Oleh sebab itu, pengawasan orang tua terhadap penggunaan gawai dan jadwal screen time mutlak dilakukan untuk menghindarkan anak dari konsumsi konten-konten yang mengandung pornografi, kekerasan, dan konten berbahaya lainnya. Salah satu cara pengawasan tersebut adalah dengan mendampingi anak pada saat mereka mengakses suatu konten digital.
Pendampingan merupakan cara terbaik, sebab orang tua bisa berinteraksi dengan anaknya dengan cara mengomentari, tertawa, bahkan menyisipkan beberapa nasihat pada sang anak. Selain itu tentunya dapat memperkuat bonding antara anak dan orang tua sebab melakukan aktivitas secara bersama-sama.
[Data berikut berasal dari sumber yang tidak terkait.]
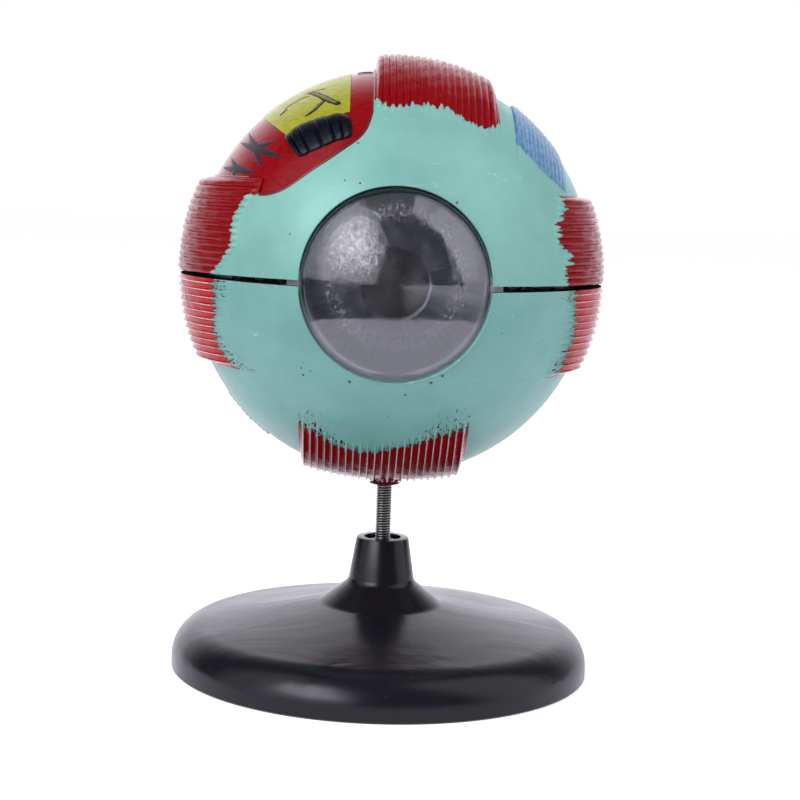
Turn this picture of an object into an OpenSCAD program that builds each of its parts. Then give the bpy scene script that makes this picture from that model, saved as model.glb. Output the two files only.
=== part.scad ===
// Take-apart model of the eye on a turntable stand, about six times life size.
// Millimetres. +Z is up, the cornea looks along -Y, and the origin is the
// middle of the stand's resting face.

/* [Globe] */
// Outer radius of the sclera: six times a 25 mm eye
globe_r = 75; // [73:0.5:76]
// Height of the globe's centre above the table
globe_z = 150.4; // [146:0.2:156]
// Thickness of the sclera shells
sclera_wall = 4; // [3.6:0.1:4.2]
// How far the parting plane lies below the globe's centre
parting_drop = 1; // [0.6:0.1:1.6]
// How far the upper shell's own centre sits above the lower one's
upper_raise = 1.9; // [1:0.1:2.2]
// Gap between the two rims at the equator
rim_gap = 1.3; // [1.2:0.1:1.6]
// Tilt of the upper rim, which opens the gap at the front
rim_tilt = 0.72; // [0.3:0.02:0.74]

/* [Cornea] */
// Radius of the hole in the front of the sclera
window_r = 33.4; // [33.2:0.1:33.8]
// Radius of the clear dome where it leaves the hole
cornea_r = 32.8; // [32:0.1:32.9]
// Height of the dome
cornea_rise = 13; // [11:0.5:14]
// Thickness of the clear dome
cornea_wall = 1.5; // [1.2:0.1:1.8]
// Radius of the flange that the shells trap
flange_r = 37.3; // [36.5:0.1:37.6]

/* [Muscles] */
// Spacing of the upper shell's ribs
upper_rib_pitch = 2.4; // [2:0.1:3]
// Spacing of the lower shell's ribs
lower_rib_pitch = 2.6; // [2.2:0.1:3]
// Height of a rib above the grooves beside it
rib_height = 0.7; // [0.4:0.1:1]
// How far the muscles stand off the sclera
muscle_rise = 4.8; // [4:0.2:5.2]
// How far the oblique muscles stand off the sclera
oblique_rise = 1.3; // [1:0.1:1.6]

/* [Cutaway] */
// How far the red layer lies below the surface of the sclera
recess_depth = 0.8; // [0.5:0.1:1.2]
// Thickness of the yellow layer on the red one
retina_step = 0.3; // [0.2:0.1:0.4]

/* [Inside] */
// Thickness of the choroid liners
liner_wall = 2; // [1.6:0.1:2]
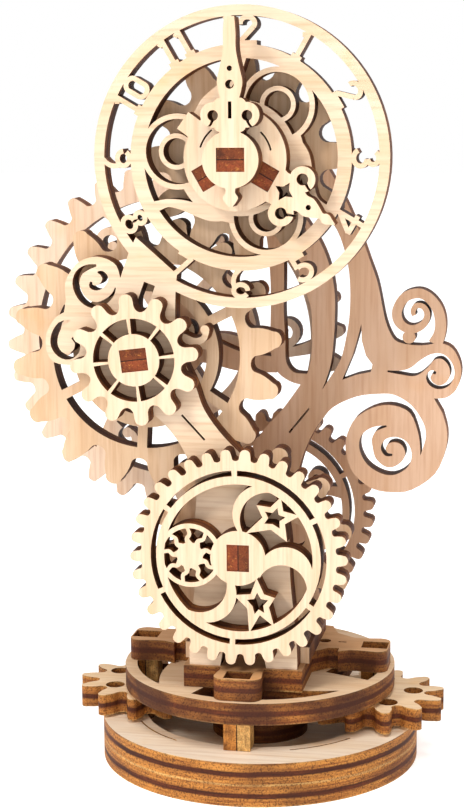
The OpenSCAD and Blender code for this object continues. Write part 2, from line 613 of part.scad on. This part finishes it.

Cara lain yang harus diterapkan adalah dengan membatasi jenis konten yang bisa dan boleh diakses oleh anak. Beragam aplikasi telah menyediakan opsi parental control serta blocking untuk konten yang dianggap berbahaya atau tidak bermanfaat untuk anak.
Yang terpenting juga adalah, jangan biarkan anak memiliki gadget pribadi sebelum dia cukup dewasa untuk membedakan konten yang baik dan buruk. Ketika anak memiliki akses penuh terhadap konten, pengawasan orang tua hampir tidak ada. Tanpa sepengetahuan anak, mereka bisa saja berinteraksi dengan pengguna internet lain yang tak bertanggung jawab dengan meminta data pribadi atau bergaya seronok, sehingga informasi privat anak tersebar luas di dunia maya.
Orang tua pun harus memiliki pengetahuan tentang platform media sosial. Sekedar sharing, Penulis secara pribadi telah menjelaskan kepada anak bahwa TikTok merupakan medium yang tidak baik bagi anak, sehingga anak boleh menonton konten video hanya di aplikasi YouTube Kids. Jika ingin menonton film di Netflix, harus diperhatikan kategori umur yang tertera. Jika film yang ingin ditonton memiliki rating 7+, itu berarti tidak boleh menonton sendiri dan harus bersama mama dan papa.
Yes… Mengawasi, mengajarkan, dan memberikan pemahaman literasi media digital pada anak memang tidak gampang. Sebagai orang tua pun harus belajar banyak tentang literasi media digital agar tidak ikut terjebak dalam tren viral di media sosial yang bisa berdampak negatif bagi anak. Orang tua pun harus mengerem agar tidak sampai mengakses konten dewasa ketika anak-anak masih ada di dekatnya.
Mari semangat, Parents. Mari melek dengan media yang digunakan, terutama demi melindungi anak-anak.